Localization allows companies to meet people where they are and make their brands more relevant and helpful. Consumers also benefit because they are able to learn about products and services that are physically nearby and easy to access, and it gives them greater confidence in their decision to work with the company.

Ads perform best if they are not only localized to the serviceable areas of a company’s adviser base, but if they are also delivered from the adviser. In fact, we found that an ad shown from a local adviser performs up to 250% better than the same ad shown from a corporate brand.

Scaling

It’s probably no surprise that micro-targeted, localized ads outperform ads that paint with a broad brush. But your home office marketer may be asking, how can that be done efficiently on behalf of thousands of advisers? And for good reason.

It can get incredibly complex to manage social media advertising for 1,000 advisers serving 1,000 different local markets. In the Facebook advertising world, that means there could be 1,000 different business pages to manage and launch campaigns from.

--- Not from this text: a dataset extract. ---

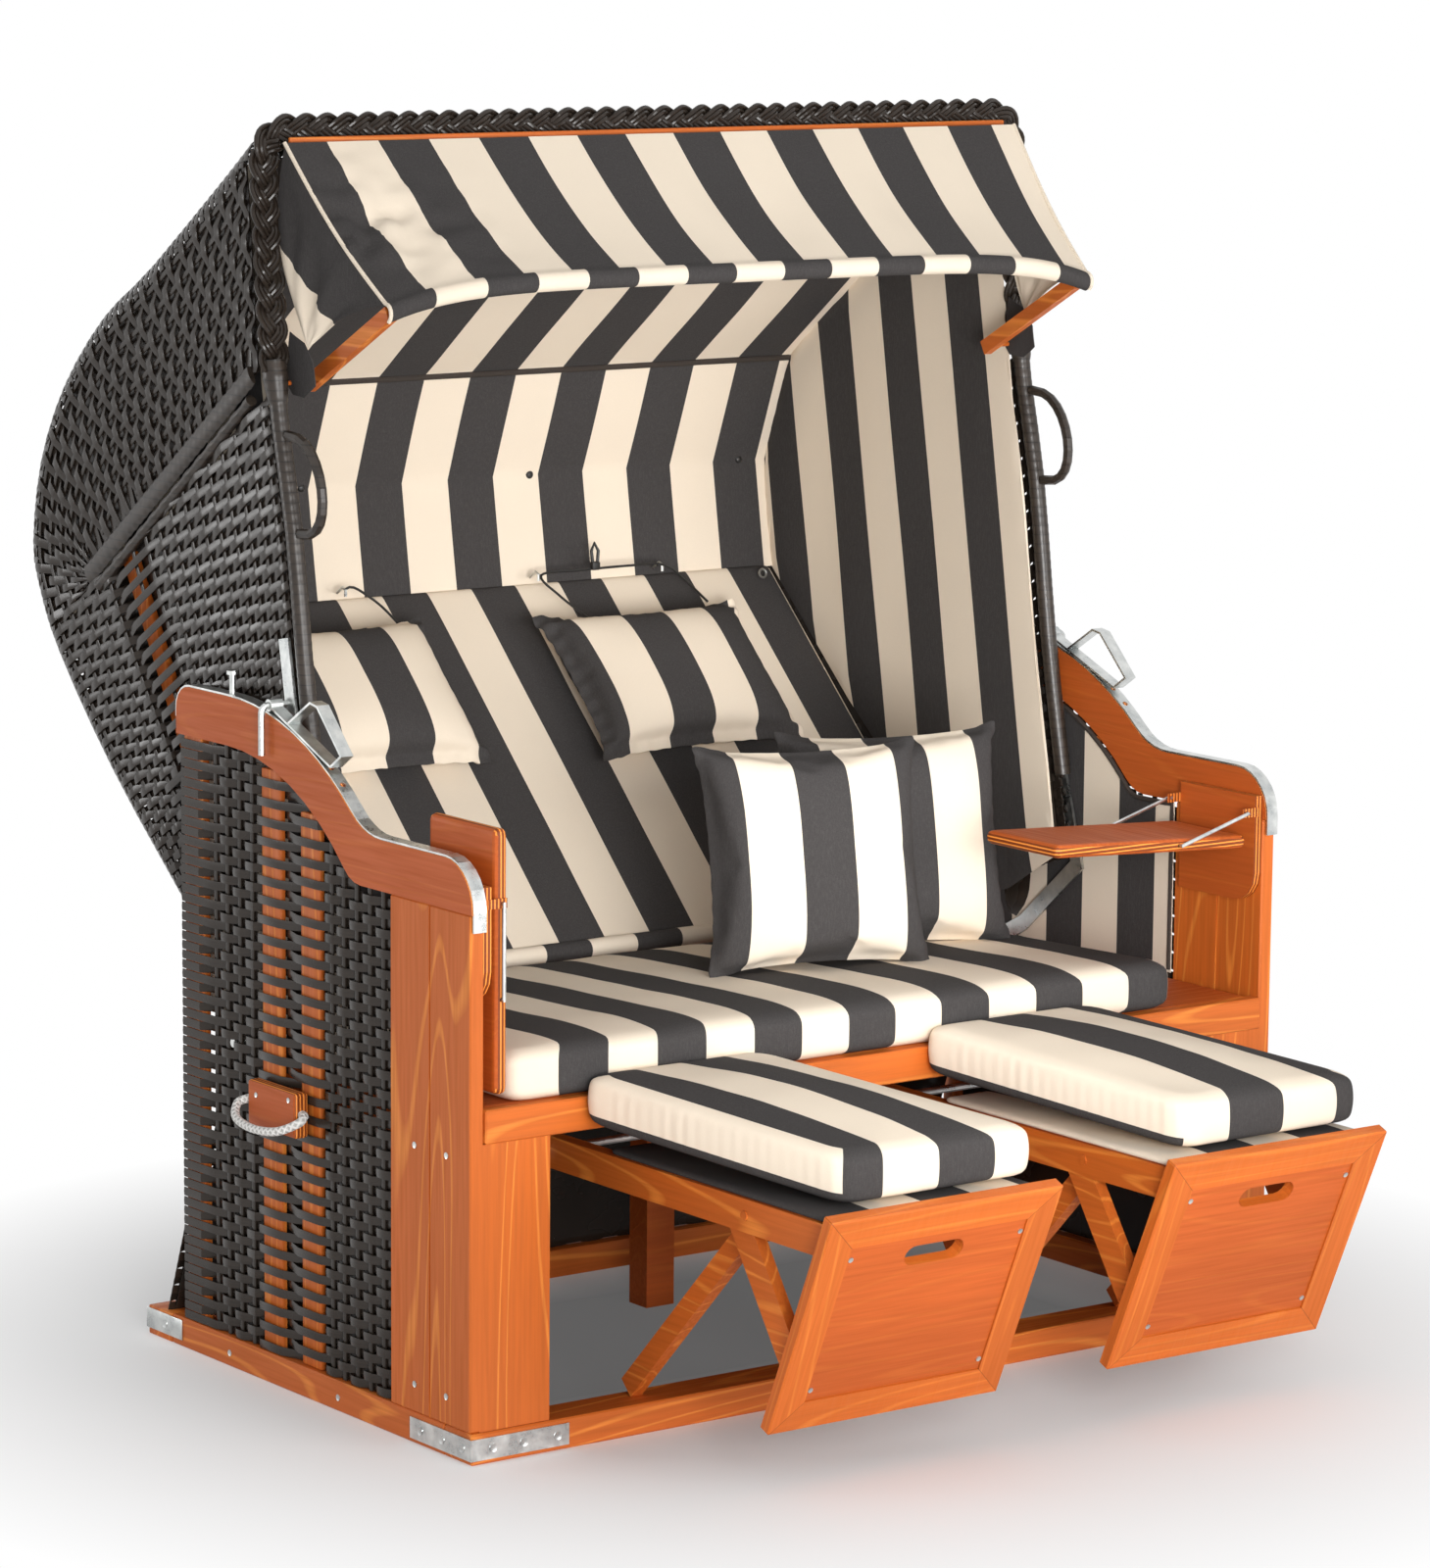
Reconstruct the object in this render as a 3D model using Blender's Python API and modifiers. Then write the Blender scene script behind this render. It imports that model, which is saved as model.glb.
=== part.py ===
"""Hooded beach chair for two, with a reclining wicker hood, an awning, two
folding tables and two pull-out footrests.

Every place below is given in the chair's own measure: X to the right, Y back
from the front faces of the boards, Z up from the floor. One empty then carries
the whole chair, so that the origin lies under the middle of the front sill.
"""
import math

import bmesh
import bpy
from mathutils import Vector

# Shared clearances
GAP = 0.0003
OVERRUN = 0.006
WELD = 0.00001
EDGE_ROUND = 0.002

# Base: sills, posts, side panels
BASE_WIDTH = 1.277
BASE_DEPTH = 0.677
BOARD = 0.020
SILL_HEIGHT = 0.039
SILL_DEPTH = 0.060
SIDE_SILL_WIDTH = 0.040
REAR_SILL_DEPTH = 0.060
REAR_OVERHANG = 0.088
PLANK_SETBACK = 0.004
PLANK_DEPTH = 0.088
PLANK_GROOVE = 0.003
PLANK_GROOVE_DEPTH = 0.0015
SKIRT_WIDTH = 0.0965
SKIRT_THICKNESS = 0.018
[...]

Most marketers would be sweating at that thought. They often think they’d like to be able to do local advertising on behalf of their adviser base, but when it comes down to it, it’s just not scalable. And that’s true... without technology.

There are powerful technologies available today that allow marketers to efficiently scale micro-targeted, localized ads on behalf of any number of advisers. If your marketing team isn’t using them today, ask them what they’re waiting for.